The areas I’d love to improve are:
- Vector data: use vector data where available to generate the raster images and tiles. This would display all routes in a consistent format with a single legend for the entire map. It’d also get rid of the ugly map backdrop everywhere (and especially in Hamilton) and overlay cleanly on top of Google’s own maps.
- More mobile friendly: massive raster maps are not the best way to get data to mobile users over a cellular connection, and Google Maps in a web browser is not very quick. These technologies are such fast-moving targets that I can’t keep up, though.
- Proper GO Transit bus data: the cross-regional services are impossible to read, as each region uses a different format for showing the route (or omits them entirely, like York Region).

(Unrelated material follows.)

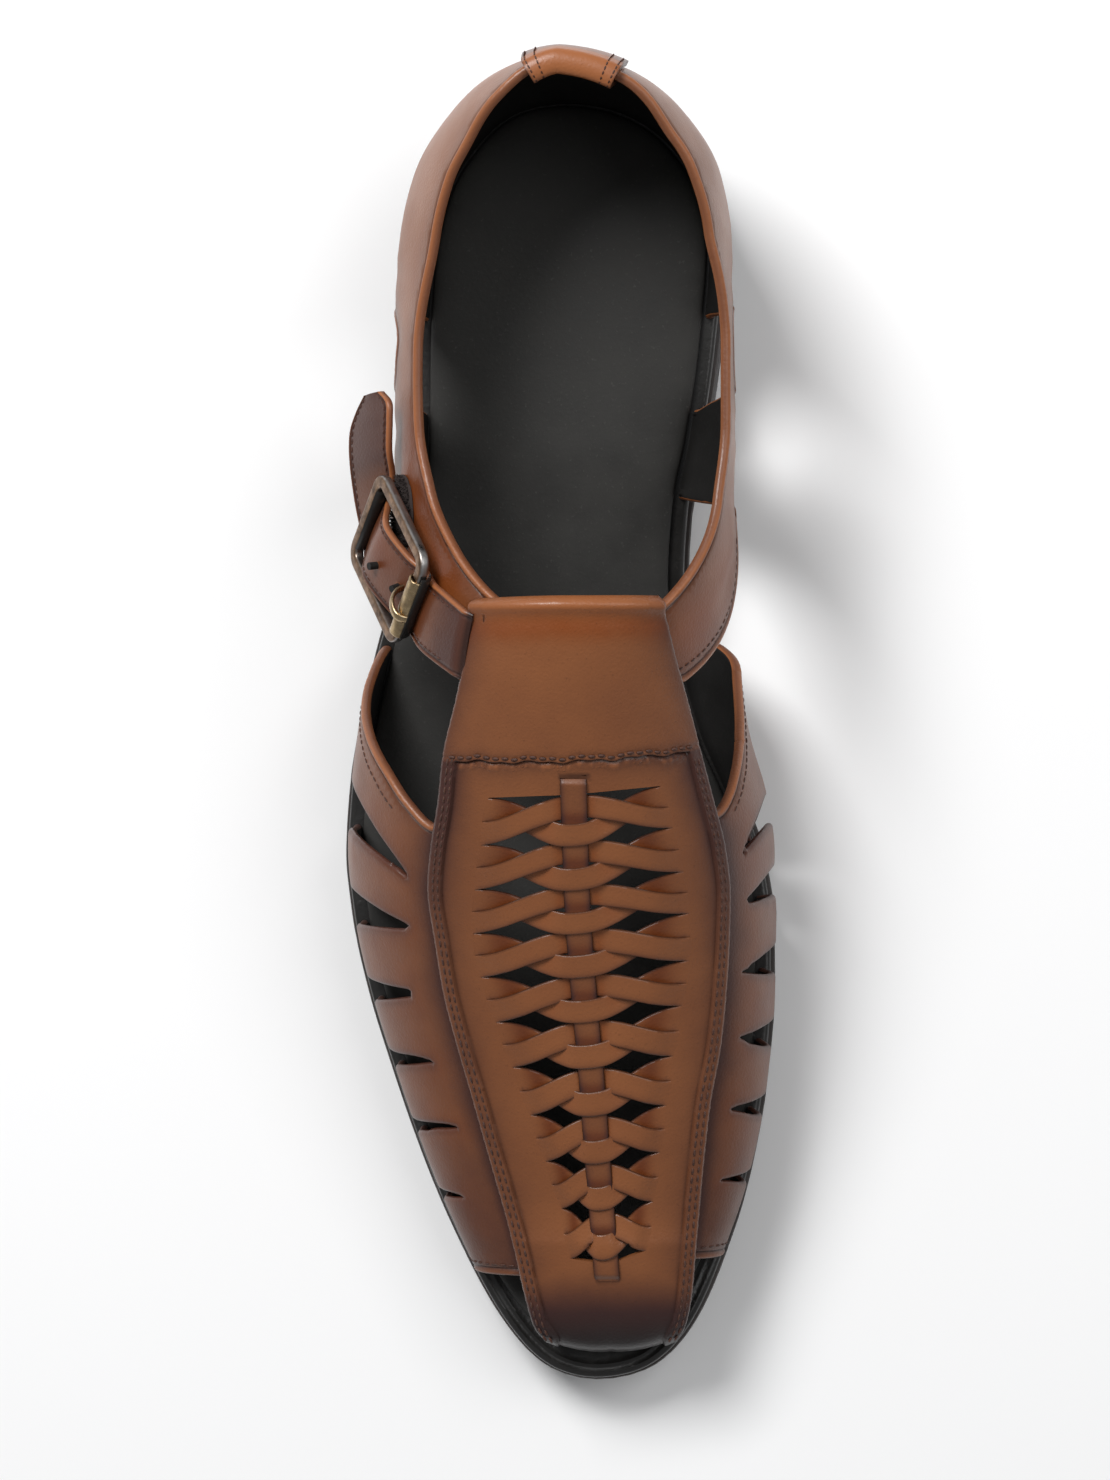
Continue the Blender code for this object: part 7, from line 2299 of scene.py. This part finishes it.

- Proper usability: see which parts are actually useful to people!
Lots of ideas for improvement – maybe someday I’ll have the time.
Thanks for the tech details of this David.
You might like to keep an eye on experimental functionality in OpenTripPlanner to display a ‘System Map’ of a series of PT networks as a WMS – https://github.com/opentripplanner/OpenTripPlanner/wiki/GettingStartedSystemMap .
This does require a GTFS feed available from each agency of interest.